→ SHORT PROBLEM: Print all of the data exactly.

→ MATERIAL PROVIDED:
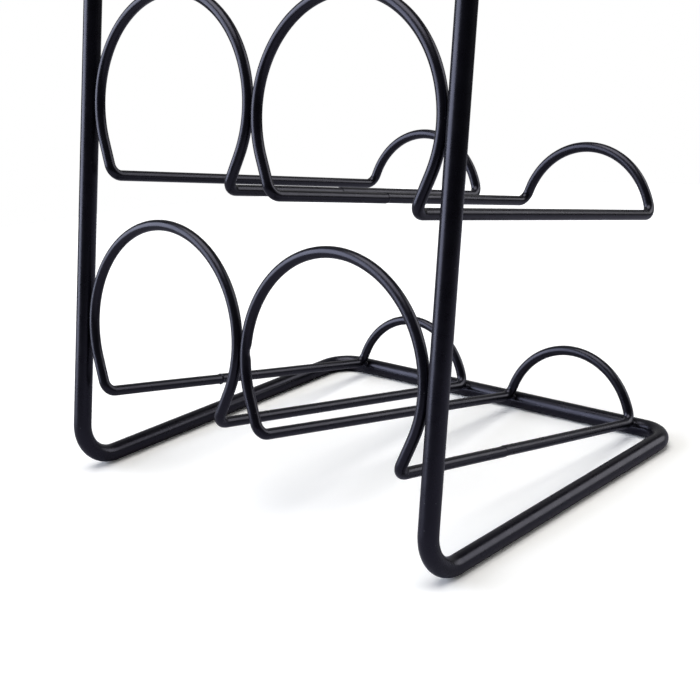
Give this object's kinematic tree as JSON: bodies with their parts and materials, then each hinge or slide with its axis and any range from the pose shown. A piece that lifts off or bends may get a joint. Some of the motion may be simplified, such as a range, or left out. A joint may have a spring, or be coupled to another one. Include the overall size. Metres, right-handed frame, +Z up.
{
  "type": "wine rack",
  "caption": "Table-top wire wine rack: a bent rod frame that leans back carries tiers of bottle holders, each with a front ring, straight rails and a low back arch.",
  "frame": {"origin": "middle of the footprint, on the surface that the rack stands on", "axes": "+X towards the rack's right-hand side as seen from its front, +Y towards the back, where the bottles' bases lie, +Z up"},
  "size_m": [0.208, 0.2146, 0.3316],
  "materials": {
    "powder_coat": "satin near-black powder coat with a slight violet tint"
  },
  "bodies": {
    "root": {"frame_rod": "powder_coat", "holder_lower_left": "powder_coat", "holder_lower_right": "powder_coat", "holder_middle_left": "powder_coat", "holder_middle_right": "powder_coat", "holder_top_left": "powder_coat", "holder_top_right": "powder_coat", "frame_butt_weld": "powder_coat", "rail_butt_weld_lower_left": "powder_coat", "rail_butt_weld_lower_right": "powder_coat", "rail_butt_weld_middle_left": "powder_coat", "rail_butt_weld_middle_right": "powder_coat", "rail_butt_weld_top_left": "powder_coat", "rail_butt_weld_top_right": "powder_coat", "upright_weld_lower_left": "powder_coat", "upright_weld_lower_right": "powder_coat", "upright_weld_middle_left": "powder_coat", "upright_weld_middle_right": "powder_coat", "upright_weld_top_left": "powder_coat", "upright_weld_top_right": "powder_coat", "ring_weld_lower": "powder_coat", "ring_weld_middle": "powder_coat", "ring_weld_top": "powder_coat", "base_weld_left_inner": "powder_coat", "base_weld_left_outer": "powder_coat", "base_weld_right_inner": "powder_coat", "base_weld_right_outer": "powder_coat"}
  },
  "joints": []
}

→ REPLY TO THE TASK:
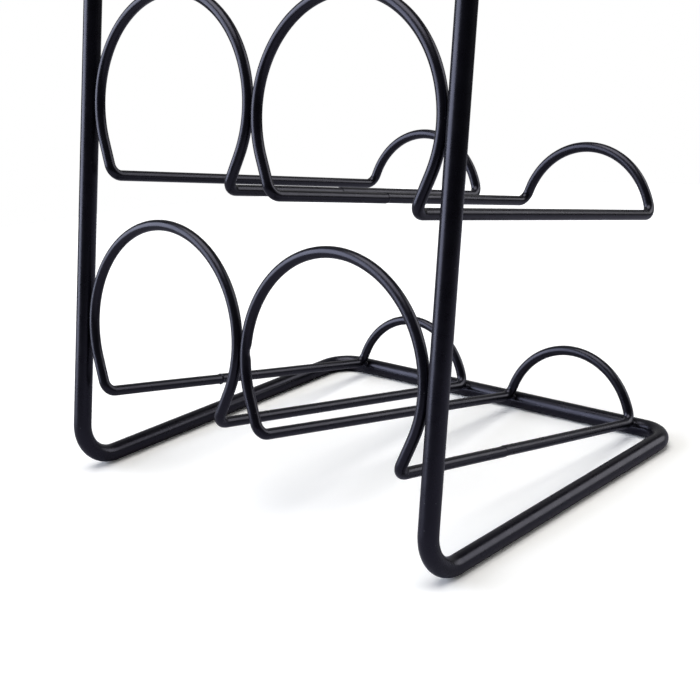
Give this object's kinematic tree as JSON: bodies with their parts and materials, then each hinge or slide with its axis and any range from the pose shown. A piece that lifts off or bends may get a joint. Some of the motion may be simplified, such as a range, or left out. A joint may have a spring, or be coupled to another one. Include the overall size. Metres, right-handed frame, +Z up.
{
  "type": "wine rack",
  "caption": "Table-top wire wine rack: a bent rod frame that leans back carries tiers of bottle holders, each with a front ring, straight rails and a low back arch.",
  "frame": {"origin": "middle of the footprint, on the surface that the rack stands on", "axes": "+X towards the rack's right-hand side as seen from its front, +Y towards the back, where the bottles' bases lie, +Z up"},
  "size_m": [0.208, 0.2146, 0.3316],
  "materials": {
    "powder_coat": "satin near-black powder coat with a slight violet tint"
  },
  "bodies": {
    "root": {"frame_rod": "powder_coat", "holder_lower_left": "powder_coat", "holder_lower_right": "powder_coat", "holder_middle_left": "powder_coat", "holder_middle_right": "powder_coat", "holder_top_left": "powder_coat", "holder_top_right": "powder_coat", "frame_butt_weld": "powder_coat", "rail_butt_weld_lower_left": "powder_coat", "rail_butt_weld_lower_right": "powder_coat", "rail_butt_weld_middle_left": "powder_coat", "rail_butt_weld_middle_right": "powder_coat", "rail_butt_weld_top_left": "powder_coat", "rail_butt_weld_top_right": "powder_coat", "upright_weld_lower_left": "powder_coat", "upright_weld_lower_right": "powder_coat", "upright_weld_middle_left": "powder_coat", "upright_weld_middle_right": "powder_coat", "upright_weld_top_left": "powder_coat", "upright_weld_top_right": "powder_coat", "ring_weld_lower": "powder_coat", "ring_weld_middle": "powder_coat", "ring_weld_top": "powder_coat", "base_weld_left_inner": "powder_coat", "base_weld_left_outer": "powder_coat", "base_weld_right_inner": "powder_coat", "base_weld_right_outer": "powder_coat"}
  },
  "joints": []
}